Since the first creations, humans had given in to sin. Now, it's time to defeat it.
For our sake he made him to be sin who knew no sin, so that in him we might become the righteousness of God.

Note: We are not being called to be self-righteous but rather to be part of and communicators of God's righteousness.

Psalm 45:1-17
Although this psalm is directed to a bride who is marrying the king, we can read it as being directed to any bride, "Forget your people and your father's house." That is, we can read it that way, but it's really hard today to imagine that any bride should be asked to break off any family contact and instead submit to her husband's authority--even if the exchange would result in lots of gifts and extravagant clothes.

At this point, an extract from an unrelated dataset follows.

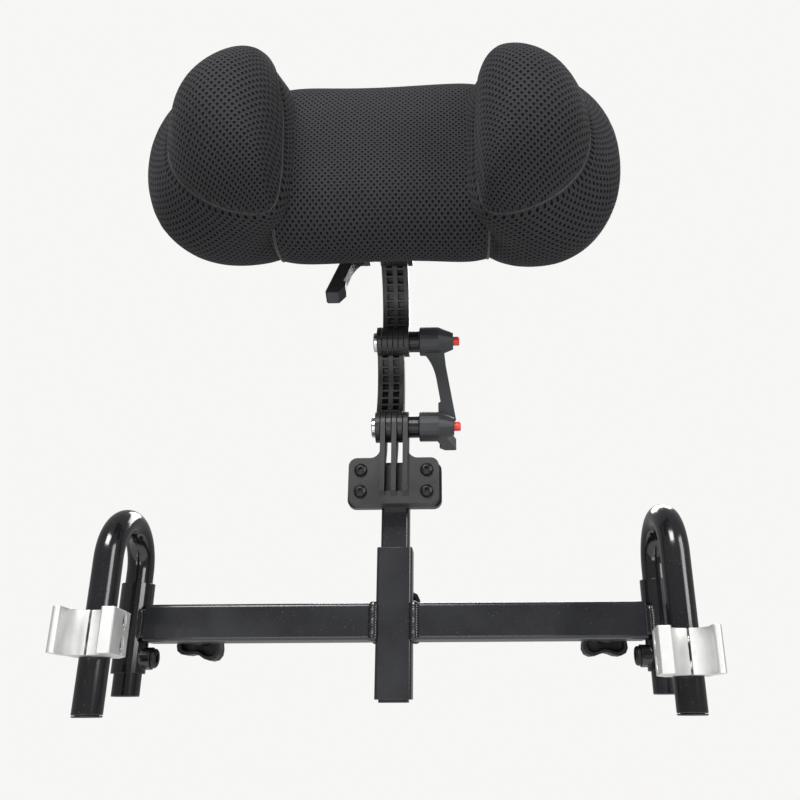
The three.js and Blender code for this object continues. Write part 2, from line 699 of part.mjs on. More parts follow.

I find more palatable the interpretation that God calls people to leave the comfortable and familiar to go to the uncomfortable and unfamiliar. Think of foreign missions, but don't restrict mission work to other countries. After all, there's plenty of unfamiliar places within easy driving distance of where we go to church--or, pretty likely, within walking distance.

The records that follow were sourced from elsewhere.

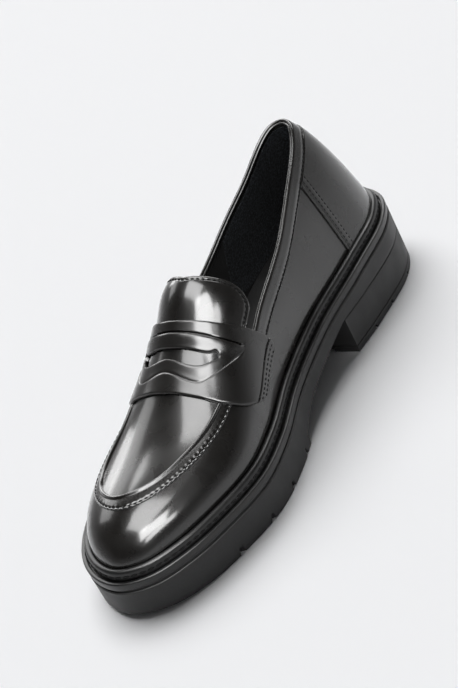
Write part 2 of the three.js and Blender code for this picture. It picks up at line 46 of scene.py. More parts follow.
# Sizes of the solids
SOLE_LENGTH = 278.0
SOLE_WIDTH = 92.0
BACK_HEIGHT = 103.0
RIM_HEIGHT = 60.0
INSTEP_HEIGHT = 92.0
TOE_HEIGHT = 45.0
FOREFOOT_LIP = 21.9
HEEL_LIP = 37.0
TOE_SPRING = 3.4
HEEL_LENGTH = 92.0
HEEL_HEIGHT = 21.0
TOP_PIECE = 3.6
TREAD_START = 158.0
TREAD_SLANT = 9.0
LUG_DEPTH = 4.5
LIP_BAND = 4.2
CHANNEL = 1.2
FLANGE = 2.2
BEAD_HEIGHT = 4.5
BEAD_START = 2.8
WELT_REACH = 7.0
EDGE_BAND = 13.0
TREAD_GAP = 3.0
NOTCH = 2.2
NOTCH_PITCH = 22.5
LUG_PITCH = 17.0
TOE_PLATE = 36.0
HEEL_TREAD = 2.2
UPPER_WALL = 2.0
INSOLE = 3.2
COUNTER = 1.2
COUNTER_LENGTH = 60.0
COLLAR_DEPTH = 8.0
STRAP = 1.9
THROAT = 168.0
BULGE = 2.2
TOE_FAN = 82.0
HEEL_FAN = 111.0
FIT = 0.3

# Sizes of the details that only the dressed shoe has, with turns in radians
LIP_ROUND = 0.75
LEATHER_ROUND = 0.95
STRAP_ROUND = 0.8
TREAD_STEP = 0.4
LUG_TURN = 0.7
NOTCH_TURN = 0.45
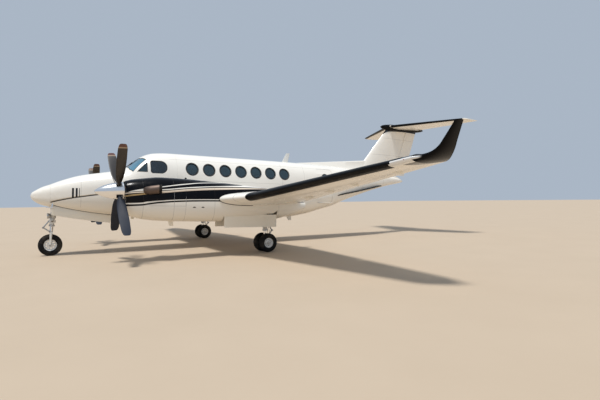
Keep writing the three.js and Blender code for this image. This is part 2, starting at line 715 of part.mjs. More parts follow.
const rudderSpec = { ...rudder, gap: surfaceGap };
const underRudder = block([-200, finFootEnd, 2300], [200, 13400, 2600]);
place(level, 'fin', wholeFin.add(dorsal).subtract(finBody(finCavity)).subtract(fuselageSeat)
  .subtract(bulletSeat).subtract(hingedSlot(rudderFrom, rudderTo, rudderSpec))
  .subtract(underRudder), 'cream');
place(level, 'rudder', hingedSurface(wholeFin, rudderFrom, rudderTo, rudderSpec), 'cream');

const wholeTailplane = bothHalves(wingBody(tailplaneSections, 0, 0));
const tailplaneSeat = bothHalves(wingBody(tailplaneSections, seatMargin, 0));
const elevatorFrom = vector(elevator.from);
const elevatorTo = vector(elevator.to);
const elevatorSlot = hingedSlot(elevatorFrom, elevatorTo, elevator);
const tailplaneHollow = bothHalves(wingBody(tailplaneCavity, 0, 0));
const tailplaneVent = bar([0, tailplaneHole.station, 4300],
  [0, tailplaneHole.station, tailplaneCavity[0][3]], tailplaneHole.radius);
place(level, 'tailplane', wholeTailplane.subtract(tailplaneHollow).subtract(tailplaneVent)
  .subtract(elevatorSlot).subtract(mirrored(elevatorSlot)), 'cream');
placeBothSides(
  level, 'elevator', hingedSurface(wholeTailplane, elevatorFrom, elevatorTo, elevator), 'cream');
place(level, 'tail_bullet', solid(loft(bulletRing(0))).subtract(tailplaneSeat), 'black');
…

I'm looking at verse 16 now, "In the place of ancestors, you ... shall have sons..." In the church we attend, we may hear, or say, "That's not the way we do it." Yet, it may be time to rethink the way we are used to and consider whether a new way might suit God better.

Aside: Why do Americans need a prayer addressed to a king? I suppose Christians can overcome any problem with this verse by thinking that the ancient psalmist was anticipating the birth of Christ the King. In any case, the king is this psalm has important characteristics that all persons in power should attempt to emulate: love of righteousness and hatred of wickedness.

Proverbs 22:14
The mouth of a loose woman is a pit;
he with whom the Lord is angry falls into it.

Prayer for Today: God, remind us that you travel with us when we leave the comfortable and the familiar to try new places and to meet new people. Remind us of the ways you intend for us to behave in any place, familiar or unfamiliar. Amen.